Braud's play on defense has also improved. She provided the double play in the first round of the SEC Tournament against Mississippi State - making a sliding snowcone catch and popping up to throw all the way to first base for the second out - that ended up as the No. 1 play of the day on ESPN's "SportsCenter." It's a long way from her freshman year at second base, when she developed a mental block that resulted in 13 errors. Former UA assistant Vann Stuedeman, now head coach at Mississippi State, likened the defensive meltdown to the one former Los Angeles Dodger Steve Sax suffered through in the 1980s.
"She couldn't throw it to first base," Stuedeman said. "Bless her heart, we tried everything. She's a resilient competitor, and so we put her in the outfield and she embraced it. She'd never played outfield a day in her life and she embraced it and said, 'This is where I'm going to play, this is where I can contribute.' And hats off to her and Alyson Habetz, the outfield coach, they have worked hard."
In two years in left field, Braud has made three errors while robbing several batters of base hits with her fielding range.
"I've forgotten about infield, honestly," Braud said. "That's one of the things that's so great about playing on this team is (Habetz) takes so much pride in playing the outfield.
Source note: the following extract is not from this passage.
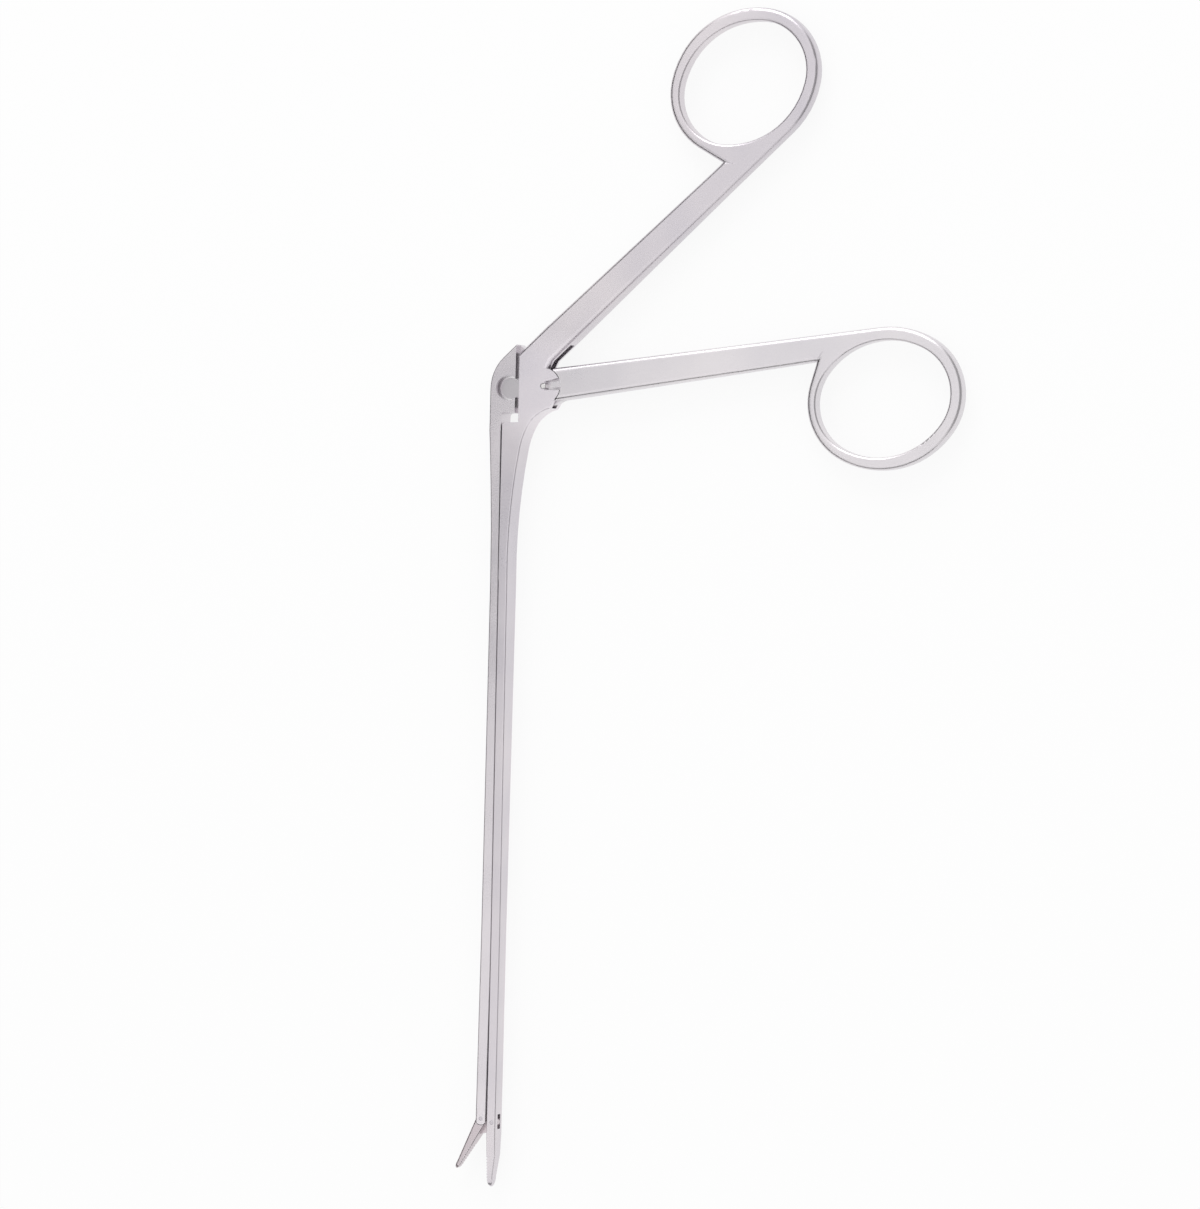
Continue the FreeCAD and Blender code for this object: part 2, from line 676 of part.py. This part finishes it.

A lot of teams don't focus on the outfield as much and just put whoever they can in the outfield, but with Aly that's just as important as any infielder. She pushes us every single day in practice to make that play, to be our best. It's not just going through the motions, but to play the outfield and be the best we can."
Could Braud make the throw from second now?
"I don't know," she said. "I always wonder that, but I'm happy where I am now, so I don't think I need to even worry about that. I'm an outfielder, converted."
Alabama believes its old No. 1 is back.
"I think you can see a confidence in her that wasn't there a month ago," VanBrakle said. "She looks good and the box and you can tell she feels good. There's no doubt."